> Your instructions:
Extract the listing below in full, unchanged.

===== Data lines

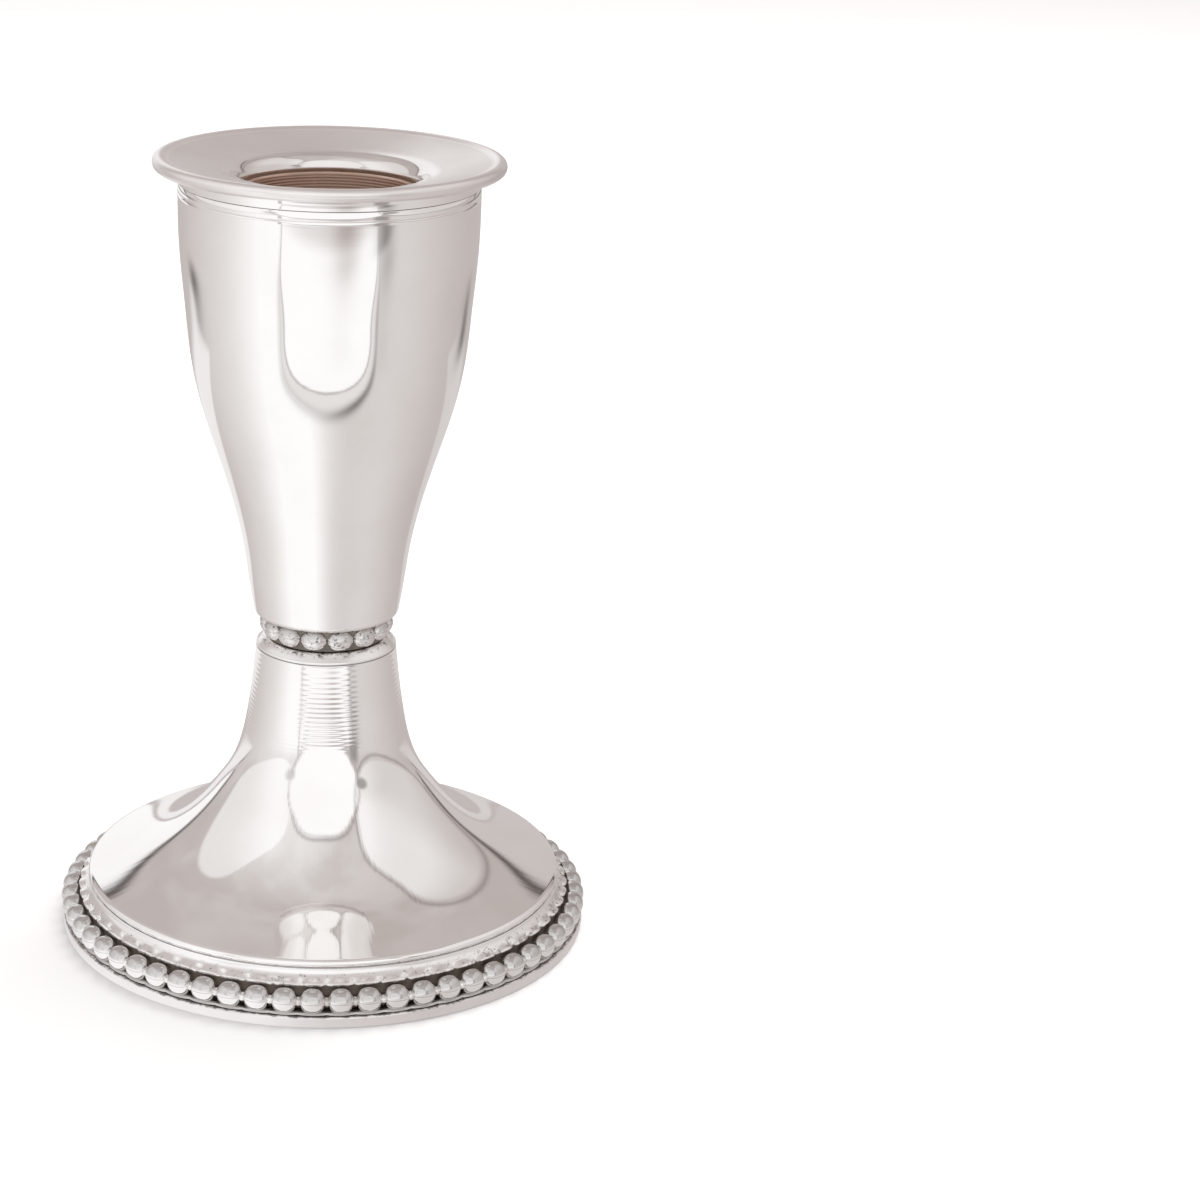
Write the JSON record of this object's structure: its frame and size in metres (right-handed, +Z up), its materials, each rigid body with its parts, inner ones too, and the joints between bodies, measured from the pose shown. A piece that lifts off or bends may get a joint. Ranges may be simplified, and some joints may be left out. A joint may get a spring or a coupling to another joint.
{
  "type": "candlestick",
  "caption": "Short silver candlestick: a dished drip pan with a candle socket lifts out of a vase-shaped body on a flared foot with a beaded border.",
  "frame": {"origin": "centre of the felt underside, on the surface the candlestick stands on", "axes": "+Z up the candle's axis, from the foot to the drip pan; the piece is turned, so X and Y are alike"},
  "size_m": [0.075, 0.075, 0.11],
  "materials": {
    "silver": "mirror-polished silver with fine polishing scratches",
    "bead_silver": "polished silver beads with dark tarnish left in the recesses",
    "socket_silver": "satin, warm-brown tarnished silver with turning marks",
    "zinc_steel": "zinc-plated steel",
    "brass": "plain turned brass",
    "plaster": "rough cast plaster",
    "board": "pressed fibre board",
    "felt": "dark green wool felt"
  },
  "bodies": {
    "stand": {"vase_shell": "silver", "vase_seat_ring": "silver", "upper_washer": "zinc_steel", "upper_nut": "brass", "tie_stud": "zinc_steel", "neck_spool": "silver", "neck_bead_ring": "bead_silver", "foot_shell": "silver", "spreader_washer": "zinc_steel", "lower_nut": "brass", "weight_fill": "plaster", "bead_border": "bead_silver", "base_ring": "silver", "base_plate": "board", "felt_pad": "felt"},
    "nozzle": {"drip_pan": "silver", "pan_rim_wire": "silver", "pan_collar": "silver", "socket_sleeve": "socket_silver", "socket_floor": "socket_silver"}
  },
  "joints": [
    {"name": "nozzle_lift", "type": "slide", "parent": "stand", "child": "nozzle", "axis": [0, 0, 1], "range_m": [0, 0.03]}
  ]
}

==========

> Response:
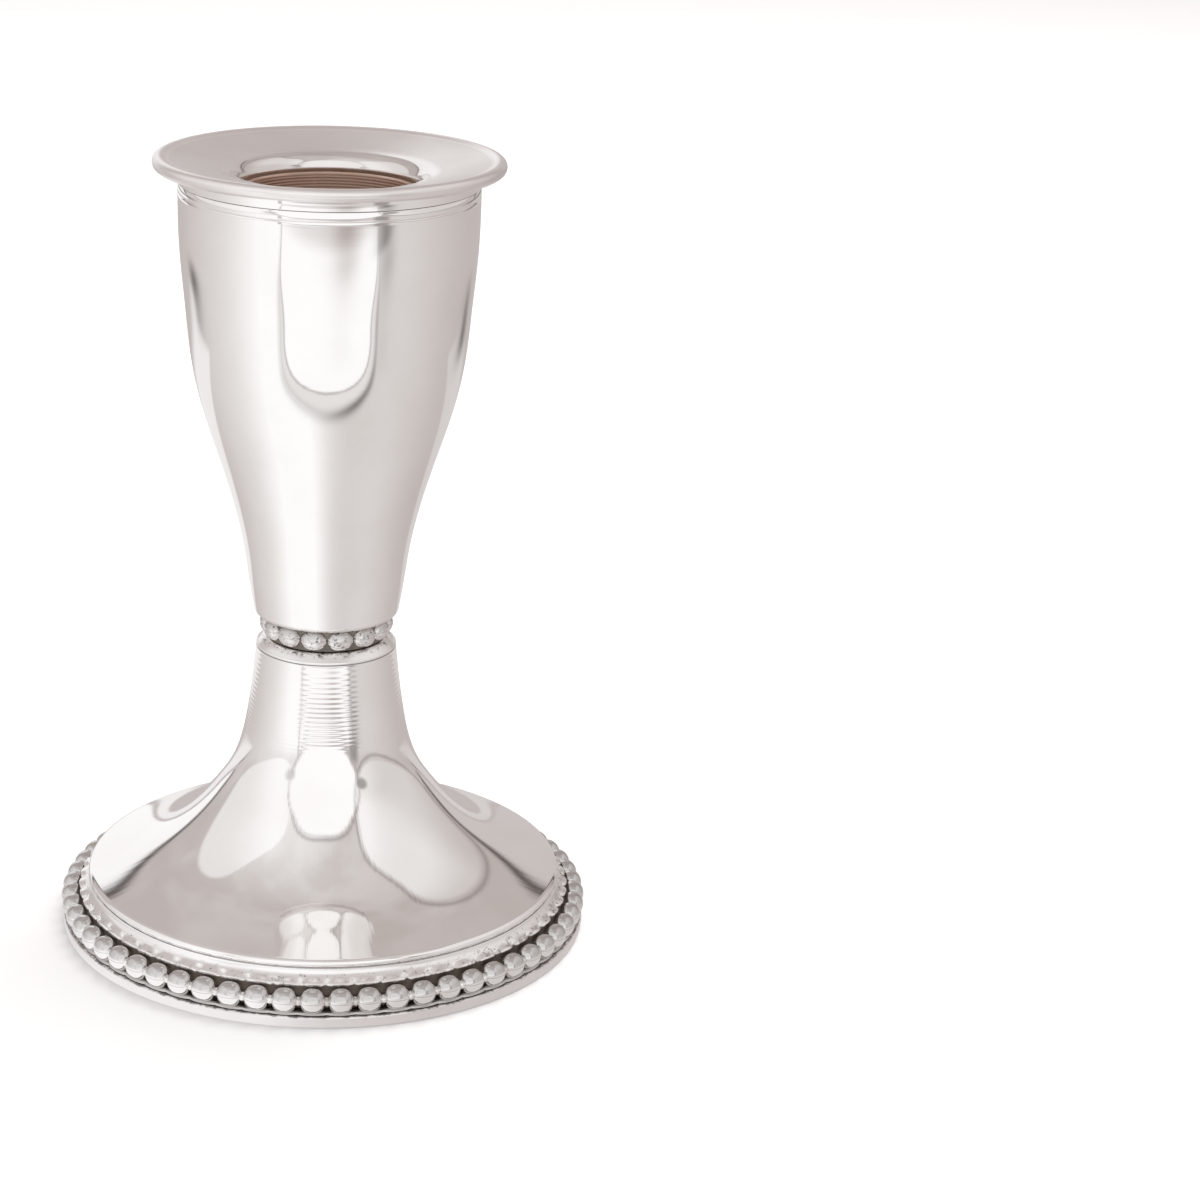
Write the JSON record of this object's structure: its frame and size in metres (right-handed, +Z up), its materials, each rigid body with its parts, inner ones too, and the joints between bodies, measured from the pose shown. A piece that lifts off or bends may get a joint. Ranges may be simplified, and some joints may be left out. A joint may get a spring or a coupling to another joint.
{
  "type": "candlestick",
  "caption": "Short silver candlestick: a dished drip pan with a candle socket lifts out of a vase-shaped body on a flared foot with a beaded border.",
  "frame": {"origin": "centre of the felt underside, on the surface the candlestick stands on", "axes": "+Z up the candle's axis, from the foot to the drip pan; the piece is turned, so X and Y are alike"},
  "size_m": [0.075, 0.075, 0.11],
  "materials": {
    "silver": "mirror-polished silver with fine polishing scratches",
    "bead_silver": "polished silver beads with dark tarnish left in the recesses",
    "socket_silver": "satin, warm-brown tarnished silver with turning marks",
    "zinc_steel": "zinc-plated steel",
    "brass": "plain turned brass",
    "plaster": "rough cast plaster",
    "board": "pressed fibre board",
    "felt": "dark green wool felt"
  },
  "bodies": {
    "stand": {"vase_shell": "silver", "vase_seat_ring": "silver", "upper_washer": "zinc_steel", "upper_nut": "brass", "tie_stud": "zinc_steel", "neck_spool": "silver", "neck_bead_ring": "bead_silver", "foot_shell": "silver", "spreader_washer": "zinc_steel", "lower_nut": "brass", "weight_fill": "plaster", "bead_border": "bead_silver", "base_ring": "silver", "base_plate": "board", "felt_pad": "felt"},
    "nozzle": {"drip_pan": "silver", "pan_rim_wire": "silver", "pan_collar": "silver", "socket_sleeve": "socket_silver", "socket_floor": "socket_silver"}
  },
  "joints": [
    {"name": "nozzle_lift", "type": "slide", "parent": "stand", "child": "nozzle", "axis": [0, 0, 1], "range_m": [0, 0.03]}
  ]
}